Your task is to copy the lines between the line containing "block.data.shade_smooth()" and the line containing "if empty is", counting both of those lines, and to emit nothing more.

§ **Source material**
** begin **

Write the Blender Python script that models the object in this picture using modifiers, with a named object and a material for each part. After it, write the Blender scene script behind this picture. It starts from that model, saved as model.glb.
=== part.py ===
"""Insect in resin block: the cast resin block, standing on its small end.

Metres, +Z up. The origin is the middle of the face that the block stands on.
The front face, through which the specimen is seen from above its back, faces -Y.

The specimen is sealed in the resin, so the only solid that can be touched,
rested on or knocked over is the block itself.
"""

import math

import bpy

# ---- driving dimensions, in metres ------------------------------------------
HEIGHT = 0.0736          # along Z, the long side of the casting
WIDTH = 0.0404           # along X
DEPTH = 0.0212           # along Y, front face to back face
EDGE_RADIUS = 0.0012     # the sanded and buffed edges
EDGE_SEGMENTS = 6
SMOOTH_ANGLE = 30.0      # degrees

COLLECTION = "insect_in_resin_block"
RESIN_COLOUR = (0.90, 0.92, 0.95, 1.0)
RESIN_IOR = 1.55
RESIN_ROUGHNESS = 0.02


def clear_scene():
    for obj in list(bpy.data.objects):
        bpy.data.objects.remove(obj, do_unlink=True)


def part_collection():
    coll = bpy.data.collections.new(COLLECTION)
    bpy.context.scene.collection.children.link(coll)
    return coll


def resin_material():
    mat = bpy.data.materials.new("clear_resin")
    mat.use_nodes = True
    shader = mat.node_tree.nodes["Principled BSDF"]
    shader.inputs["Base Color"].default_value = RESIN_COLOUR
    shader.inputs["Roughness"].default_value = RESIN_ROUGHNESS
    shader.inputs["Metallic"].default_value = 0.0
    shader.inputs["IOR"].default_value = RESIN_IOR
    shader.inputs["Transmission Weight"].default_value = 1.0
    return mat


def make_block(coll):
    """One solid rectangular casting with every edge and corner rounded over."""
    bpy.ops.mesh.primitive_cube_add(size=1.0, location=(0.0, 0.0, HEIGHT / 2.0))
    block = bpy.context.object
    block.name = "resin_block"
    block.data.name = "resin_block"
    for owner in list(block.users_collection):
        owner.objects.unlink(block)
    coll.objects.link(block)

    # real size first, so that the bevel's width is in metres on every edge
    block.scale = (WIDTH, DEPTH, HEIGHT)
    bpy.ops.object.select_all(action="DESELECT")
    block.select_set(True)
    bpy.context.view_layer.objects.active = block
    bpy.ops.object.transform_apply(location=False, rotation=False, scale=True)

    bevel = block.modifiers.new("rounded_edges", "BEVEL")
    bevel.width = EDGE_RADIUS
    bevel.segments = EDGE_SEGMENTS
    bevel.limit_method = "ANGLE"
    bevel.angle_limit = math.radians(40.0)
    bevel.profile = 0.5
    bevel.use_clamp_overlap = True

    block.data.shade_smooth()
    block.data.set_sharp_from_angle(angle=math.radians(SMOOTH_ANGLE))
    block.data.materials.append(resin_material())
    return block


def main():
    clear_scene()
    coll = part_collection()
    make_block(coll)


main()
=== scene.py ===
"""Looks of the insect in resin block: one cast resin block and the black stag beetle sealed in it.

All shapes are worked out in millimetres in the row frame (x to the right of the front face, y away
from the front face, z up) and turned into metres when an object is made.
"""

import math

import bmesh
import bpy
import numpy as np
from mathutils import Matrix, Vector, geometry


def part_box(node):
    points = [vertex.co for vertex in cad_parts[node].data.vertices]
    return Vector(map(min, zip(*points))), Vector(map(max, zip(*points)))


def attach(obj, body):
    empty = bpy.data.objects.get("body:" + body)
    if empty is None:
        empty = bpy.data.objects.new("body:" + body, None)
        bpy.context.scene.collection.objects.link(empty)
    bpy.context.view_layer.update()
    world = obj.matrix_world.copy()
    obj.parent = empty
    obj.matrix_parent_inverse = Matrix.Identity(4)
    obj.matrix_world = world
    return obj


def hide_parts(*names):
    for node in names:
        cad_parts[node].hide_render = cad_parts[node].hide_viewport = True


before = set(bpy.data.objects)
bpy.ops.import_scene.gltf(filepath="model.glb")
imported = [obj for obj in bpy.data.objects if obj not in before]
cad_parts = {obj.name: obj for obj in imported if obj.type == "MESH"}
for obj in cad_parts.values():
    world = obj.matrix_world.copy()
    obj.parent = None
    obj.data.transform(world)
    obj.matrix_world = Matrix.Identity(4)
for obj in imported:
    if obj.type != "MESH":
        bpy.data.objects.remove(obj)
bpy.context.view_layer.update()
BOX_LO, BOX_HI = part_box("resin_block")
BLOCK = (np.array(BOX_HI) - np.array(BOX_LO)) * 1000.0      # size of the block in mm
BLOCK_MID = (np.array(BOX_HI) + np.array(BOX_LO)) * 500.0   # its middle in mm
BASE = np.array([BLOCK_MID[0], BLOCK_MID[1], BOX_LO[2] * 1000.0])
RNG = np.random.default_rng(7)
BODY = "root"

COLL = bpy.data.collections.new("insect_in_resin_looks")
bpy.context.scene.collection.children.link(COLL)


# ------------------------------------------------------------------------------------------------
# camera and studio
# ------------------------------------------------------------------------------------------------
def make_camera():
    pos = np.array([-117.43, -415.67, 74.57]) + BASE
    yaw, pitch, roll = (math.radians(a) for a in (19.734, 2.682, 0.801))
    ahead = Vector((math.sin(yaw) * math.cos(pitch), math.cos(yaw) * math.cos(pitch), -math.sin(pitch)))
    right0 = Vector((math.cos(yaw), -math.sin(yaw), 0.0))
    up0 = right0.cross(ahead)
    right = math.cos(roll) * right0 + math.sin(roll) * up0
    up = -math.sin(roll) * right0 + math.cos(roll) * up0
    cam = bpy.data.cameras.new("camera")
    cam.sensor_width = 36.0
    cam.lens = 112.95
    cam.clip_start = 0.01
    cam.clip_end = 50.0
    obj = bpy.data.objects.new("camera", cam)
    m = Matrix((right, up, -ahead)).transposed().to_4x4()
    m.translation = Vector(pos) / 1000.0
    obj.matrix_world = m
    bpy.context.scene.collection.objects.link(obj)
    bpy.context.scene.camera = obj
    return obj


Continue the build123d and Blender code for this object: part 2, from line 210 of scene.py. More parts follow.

** end **

§ **Response to this exercise**
    block.data.shade_smooth()
    block.data.set_sharp_from_angle(angle=math.radians(SMOOTH_ANGLE))
    block.data.materials.append(resin_material())
    return block


def main():
    clear_scene()
    coll = part_collection()
    make_block(coll)


main()
=== scene.py ===
"""Looks of the insect in resin block: one cast resin block and the black stag beetle sealed in it.

All shapes are worked out in millimetres in the row frame (x to the right of the front face, y away
from the front face, z up) and turned into metres when an object is made.
"""

import math

import bmesh
import bpy
import numpy as np
from mathutils import Matrix, Vector, geometry


def part_box(node):
    points = [vertex.co for vertex in cad_parts[node].data.vertices]
    return Vector(map(min, zip(*points))), Vector(map(max, zip(*points)))


def attach(obj, body):
    empty = bpy.data.objects.get("body:" + body)
    if empty is None:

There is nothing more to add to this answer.